12. Par un contrat de cession de créance conclu le 27 novembre 2015, la société UAB « HA.EN. » (ci-après la « requérante ») a acquis auprès de la banque, à titre onéreux, toutes les créances d’argent découlant de ce contrat de crédit, ainsi que tous les droits constitués pour garantir l’exécution des obligations, y compris la susdite hypothèque conventionnelle.

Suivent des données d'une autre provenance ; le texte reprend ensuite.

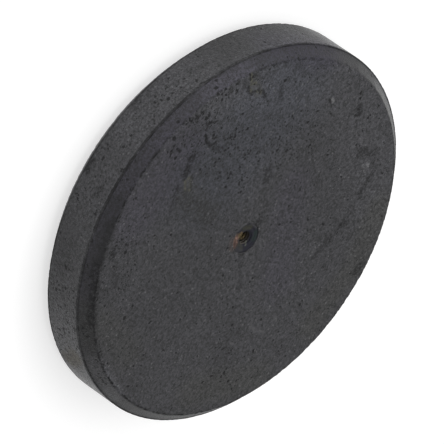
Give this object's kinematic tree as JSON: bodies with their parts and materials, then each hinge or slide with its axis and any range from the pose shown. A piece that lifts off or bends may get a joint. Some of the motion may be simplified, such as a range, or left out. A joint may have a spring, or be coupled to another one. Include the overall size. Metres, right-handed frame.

Lors de la conclusion de ce contrat, la requérante a, entre autres, confirmé avoir pris connaissance de la situation économique et financière ainsi que du statut juridique du vendeur et a confirmé savoir que celui-ci était insolvable et qu’une procédure de redressement judiciaire le concernant était pendante.

13. La mise aux enchères d’une partie du bien immeuble du vendeur (ci-après le « bien immeuble litigieux ») a été publiée par décision d’huissier de justice du 23 mai 2016, mais aucun acheteur n’a manifesté d’intérêt pour le bien immeuble litigieux. La mise aux enchères ayant été infructueuse, il a été proposé à la requérante, dans le cadre de la procédure d’enchères, de reprendre le bien immeuble litigieux, ce qui éteindrait une partie des créances détenues par la requérante. La Cour ignore si le montant demandé à cet effet était le montant net (c’est‑à‑dire la valeur hors TVA) ou bien le montant brut (c’est-à-dire la valeur TVA comprise) du bien immeuble litigieux. La requérante a exercé ce droit et a repris le bien immeuble litigieux.

14. À cette fin, le 21 juillet 2016, a été dressé un acte de transfert au créancier poursuivant, par lequel l’huissier a transféré à la requérante le bien immeuble litigieux au prix de 5 468 000 euros.

15. Le 5 août 2016, le vendeur a émis une facture mentionnant la TVA, indiquant que le bien immeuble litigieux avait été transféré pour la somme de 4 519 008,26 euros, la TVA s’élevant à 948 991,74 euros. La requérante a inscrit cette facture dans sa comptabilité et a déduit la TVA en amont figurant sur cette facture dans sa déclaration de TVA pour le mois de novembre 2016. Le vendeur a, lui aussi, inscrit ladite facture dans sa comptabilité et a déclaré la TVA en aval figurant sur cette facture, en tant que TVA due, dans sa déclaration de TVA pour le mois d’août 2016, mais ne s’en est jamais acquitté. Le 1er octobre 2016, une procédure d’insolvabilité a été ouverte à l’encontre du vendeur.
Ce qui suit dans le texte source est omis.